BEIJING, June 21 (RIA Novosti) - Washington's top nuclear negotiator has arrived in North Korea's capital for talks aimed at moving negotiations on Pyongyang's nuclear disarmament forward, Chinese state news agency Xinhua said Thursday.

Assistant Secretary of State Christopher Hill, the most senior U.S. diplomat to pay an official visit to the reclusive Communist state since late 2002, will meet with his North Korean counterpart in the six-party talks on the North Korean nuclear issue, Deputy Foreign Minister Kim Kye Gwan, the U.S. State Department said earlier.

Seoul's Yonhap agency said Hill left for the North from South Korea's Osan air base, near the border, and Japanese TV channel NHK confirmed that the diplomat had landed in Pyongyang.

North Korea sparked international outrage last October, when it conducted its first nuclear bomb test, triggering United Nations trade sanctions.

Hill's visit comes amid new hopes that progress can be reached in efforts by Russia, China, Japan, the United States and South Korea to convince the North to halt its nuclear program, following the U.S. diplomat's announcement earlier this week that an ongoing dispute over $25 million of Pyongyang's funds frozen in a Macao bank for almost two years had been resolved.

The issue of the funds held in Banco Delta Asia, most of which have now been returned to the impoverished country, proved a major stumbling block in the talks, with Pyongyang refusing to fulfill its commitment under a February agreement reached in Beijing with the five countries to close down its Yongbyon nuclear reactor in exchange for energy aid.

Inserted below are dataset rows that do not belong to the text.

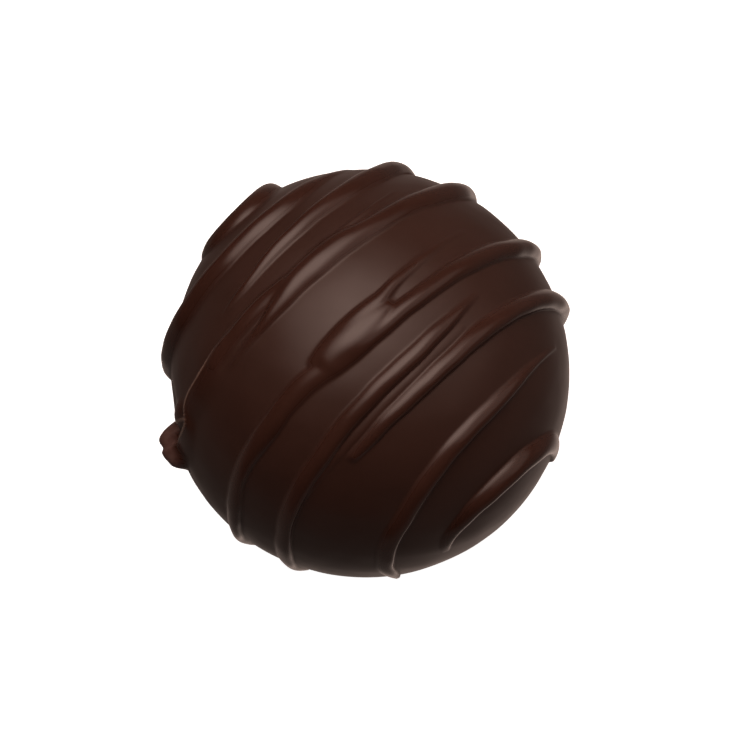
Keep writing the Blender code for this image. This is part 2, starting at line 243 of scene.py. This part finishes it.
# The broken end's lip, which falls off sharply on one side and slowly on the other: (along, across
# of its crest, height, width of its sharp side, width of its slow side) per station, with the
# lengths in mm.
LIP = (
    (-101, -21.5, 0.00, 0.40, 2.0), (-97, -20.0, 0.20, 0.40, 2.2), (-90, -18.0, 0.36, 0.35, 2.4),
    (-85, -17.2, 0.40, 0.32, 2.2), (-80, -16.4, 0.40, 0.30, 1.9), (-75, -15.8, 0.40, 0.30, 1.5),
    (-71.5, -16.0, 0.42, 0.30, 1.2), (-69, -18.1, 0.44, 0.30, 1.5), (-65, -19.4, 0.44, 0.30, 2.0),
    (-58, -19.7, 0.42, 0.30, 2.4), (-50, -20.1, 0.38, 0.30, 2.4), (-44, -20.8, 0.26, 0.30, 1.8),
    (-38, -21.0, 0.00, 0.30, 1.2),
)

# Lumps of the broken strand end: (along, across, half length along, half length across, height).
# The power tapers them, and the melt is how far they run into each other. Angles are in degrees,
# lengths in mm.
LUMPS = (
    (-93.0, -22.6, 1.40, 1.25, 1.82),
    (-93.0, -20.6, 1.30, 1.30, 1.55),
    (-93.0, -18.2, 1.30, 1.30, 1.28),
    (-93.0, -15.8, 1.25, 1.15, 1.08),
    (-78.0, -22.0, 2.00, 1.00, 0.42),
)
LUMP_POWER = 1.15
LUMP_MELT = 0.10 * MM


def drizzle_frame():
    """Unit vectors across the strands, along them and up."""
    across = np.array((math.cos(DRIZZLE_TURN), math.sin(DRIZZLE_TURN), 0.0))
    along = np.array((-math.sin(DRIZZLE_TURN), math.cos(DRIZZLE_TURN), 0.0))
    return across, along, np.array((0.0, 0.0, 1.0))


def direction(along, across):
    """Unit vectors from the ball's centre, for angles in degrees."""
    side, forward, up = drizzle_frame()
    tilt, turn = np.radians(across)[..., None], np.radians(along)[..., None]
    return np.sin(tilt) * side + np.cos(tilt) * (np.sin(turn) * forward + np.cos(turn) * up)


def smooth_curve(x, stations, values):
    """A smooth curve through the stations' values (a cubic Hermite spline)."""
    slope = np.gradient(values, stations)
    left = np.clip(np.searchsorted(stations, x) - 1, 0, len(stations) - 2)
    span = stations[left + 1] - stations[left]
    t = (x - stations[left]) / span
    start = (2 * t**3 - 3 * t**2 + 1) * values[left] + (t**3 - 2 * t**2 + t) * span * slope[left]
    end = (3 * t**2 - 2 * t**3) * values[left + 1] + (t**3 - t**2) * span * slope[left + 1]
    return start + end


def eased(share):
    """A share from 0 to 1 that starts and ends gently."""
    return share**2 * (3.0 - 2.0 * share)


def bead(offset, half_width, height, sag):
    """A bead's cross-section: rounded, leaning the way it sags, and straight past its foot."""
    place = offset / half_width
    inside = np.clip(place, -1.0, 1.0)
    upright = 2 * (inside - sag) / (1 + np.sqrt(1 - 4 * sag * (inside - sag)))
    held = np.clip(upright, -BEAD_HELD, BEAD_HELD)
    left_over = 1.0 - held**2
    top = left_over**BEAD_POWER
    fall = 2 * BEAD_POWER * np.abs(held) * left_over ** (BEAD_POWER - 1)
    beyond = np.abs(upright - held) + np.abs(place - inside)
    return height * (top - fall * beyond)


def joined(shapes):
    """Beads that lie over the ball, joined to it and to each other by a small fillet."""
    total = np.zeros_like(shapes[0])
    for shape in shapes:
        total = np.logaddexp(total, shape / FILLET)
    return FILLET * total


def unevenness(along, centre, phase):
    """How a poured strand varies along its length, about -1.6 to 1.6."""
    turn = np.radians(along) * np.cos(np.radians(centre))
    return sum(share * np.sin(count * turn + times * phase) for count, share, times in STRAND_WAVES)


def strand(stations, along, across):
    """One strand: a bead that follows its stations, sags and has blunt ends."""
    angles, course, half_widths, heights = np.array(stations).T
    usual, phase = np.mean(course), PHASE_PER_DEGREE * course[0]
    first, last = angles[0], angles[-1]
    held = np.clip(along, first, last)
    centre = smooth_curve(held, angles, course) + STRAND_SWAY * unevenness(held, usual, phase)
    half_width = smooth_curve(held, angles, half_widths) * MM
    swell = 1 + STRAND_SWELL * unevenness(held, usual, phase + SWELL_PHASE)
    height = smooth_curve(held, angles, heights) * MM * swell
    lean = smooth_curve(held + 0.5, angles, course) - smooth_curve(held - 0.5, angles, course)
    ring = np.maximum(np.cos(np.radians(across)), NARROWEST_RING)
    far_down = np.clip((np.abs(along) - END_SAG_FROM) / END_SAG_SPAN, 0.0, 1.0)
    steeper = END_SAG * eased(far_down) * np.clip(centre / END_SAG_ACROSS, 0.0, 1.0)
    sag = SAG * np.sin(2 * np.radians(centre)) + steeper
    offset = (across - centre) * DEGREE / np.hypot(1.0, lean / ring) + steeper * half_width
    before = np.maximum(0.0, half_width - BLUNTNESS * (along - first) * DEGREE * ring)
    after = np.maximum(0.0, half_width - BLUNTNESS * (last - along) * DEGREE * ring)
    past = np.hypot(before, after)
    return bead(np.copysign(np.hypot(offset, past), offset), half_width, height, sag)


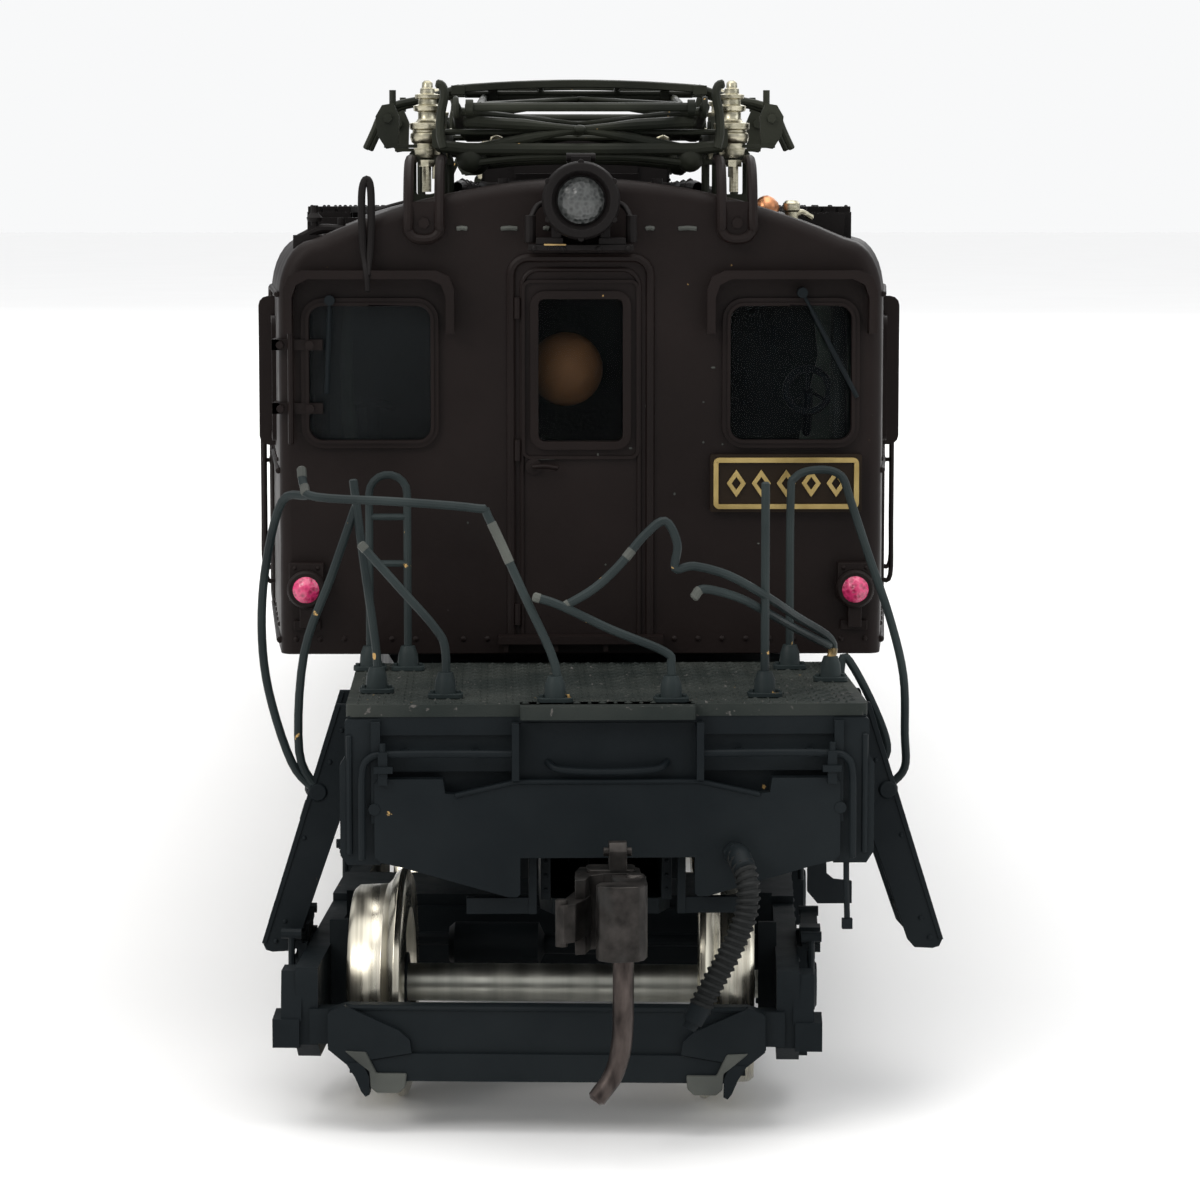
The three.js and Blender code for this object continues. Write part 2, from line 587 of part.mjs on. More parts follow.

After a complex arrangement was agreed on returning the funds - via the U.S., Russia's Central Bank, and a bank in Russia's Far East - Pyongyang said it would re-admit monitors from the UN nuclear watchdog, the International Atomic Energy Agency, next week.

The U.S. envoy said earlier he expected the six-party talks to resume "within weeks."

Yonhap agency quoted Thursday the South Korean envoy at the talks, Chun Yung Woo, as saying that informal six-party talks should be held on July 10, as a prelude to resuming official negotiations.

If North Korea agrees to international demands that it end its nuclear program, it stands to receive hundreds of millions of dollars in aid, as well as having sanctions lifted.

The last visit to Pyongyang by a Washington envoy was in October 2002, when James Kelly, then assistant secretary of state, accused Pyongyang of pursuing a secret nuclear weapons program and violating a denuclearization agreement. The confrontational talks triggered a long standoff between the U.S. and North Korea, provoking the country to expel nuclear inspectors and resume work at the Yongbyon reactor.